As of March 10, the measure, which brings in about $60 million a year in sales tax revenue, was losing by 469 votes. We’ll be watching that one closely.

The council district races, meanwhile, are pretty much a lock. All will head to a run-off in November, with the top two candidates in each of the races clear—though the first and second finishers in districts 2 and 8 are still a tossup.

We told you last week that the third and fourth places finishers in District 2 race will have enormous power in the outcome between Robert Fox and Cindy Allen.

The same is true in District 8 with Juan Ovalle of the ever-affable Long Beach Reform Coalition, who claimed about 30% of the vote. He remained 261 votes south of a run-off shot with miles to go before a final tally will be available in this year’s new and disorganized election process.

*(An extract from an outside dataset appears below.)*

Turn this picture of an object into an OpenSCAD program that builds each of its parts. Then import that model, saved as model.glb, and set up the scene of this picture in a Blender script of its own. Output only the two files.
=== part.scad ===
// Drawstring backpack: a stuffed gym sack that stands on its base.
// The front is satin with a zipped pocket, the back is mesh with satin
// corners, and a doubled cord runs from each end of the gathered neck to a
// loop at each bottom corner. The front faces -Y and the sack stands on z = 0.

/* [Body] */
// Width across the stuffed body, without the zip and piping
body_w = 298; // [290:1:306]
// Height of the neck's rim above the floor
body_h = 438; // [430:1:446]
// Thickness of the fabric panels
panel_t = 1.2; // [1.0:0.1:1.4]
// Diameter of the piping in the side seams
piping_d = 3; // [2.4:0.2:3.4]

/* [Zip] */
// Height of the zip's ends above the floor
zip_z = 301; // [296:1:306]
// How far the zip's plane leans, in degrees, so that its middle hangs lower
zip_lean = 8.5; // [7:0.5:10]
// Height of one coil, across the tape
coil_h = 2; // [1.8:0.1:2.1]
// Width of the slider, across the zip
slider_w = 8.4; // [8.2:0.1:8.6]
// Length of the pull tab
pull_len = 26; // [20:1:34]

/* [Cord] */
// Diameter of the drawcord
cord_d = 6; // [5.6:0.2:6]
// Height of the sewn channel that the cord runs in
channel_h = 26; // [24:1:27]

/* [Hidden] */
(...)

Should he fail to catch up with the front two candidates, Tunua Thrash-Ntuk and incumbent Al Austin, those two candidates we think will be slobbering over endorsements from two of the most influential former council people in the district: Jeff Kellogg, who served from 1988 to 2000, and Rae Gabelich, who held the office from 2004 to 2012.

It’s difficult to say how golden those endorsements could be since both backed Ovalle in the April election. But even so, their political weight might be credited with having helped the grassroots candidate come so close in a race against a couple of candidates financially fueled by big labor, out-of-town interests and Scrooge McDuck.

At any rate, endorsements from Gabelich and Kellogg are going to be difficult to come by for either Austin or Thrash-Ntuk, because it would be an understatement to say that neither of the former councilmembers expressed much enthusiasm for the choices.

Kellogg told The Backroom he is “very proud of the campaign [Ovalle] ran. Regardless of the outcome, I’m proud of him.” As for throwing his political capital at either Austin or Thrash-Ntuk, Kellogg said he won’t be endorsing either one of them. “Neither of them share my values, so why support someone who I don’t think would be good for the district? The amount of money the frontrunners spent is just absurd. I think if I did end up endorsing one I’d have to learn to sleep with one eye open.”

Gabelich, too, is withholding any endorsement and said she might eventually take the same position as Kellogg.

“I’m sad for the district that Juan is behind,” she said. “I believed he had a really good chance to win. But to answer your question, there are some things that have bothered me about Al, but a lot more things bother me about Tunua.”

And she, too, expressed her outrage over the role big donations from labor and other groups played an outside role in this election.

“If I’m going to give an endorsement, they have to earn it,” she said. “I’ve heard people say that it’s a matter of four more years of Al, who we know, versus possibly 12 years of Tunua, which could be really bad.”

And, after a lifetime of covering city councils in Long Beach, the prospect of things getting really bad makes us want to explore whether The Backroom should just pivot to covering sports.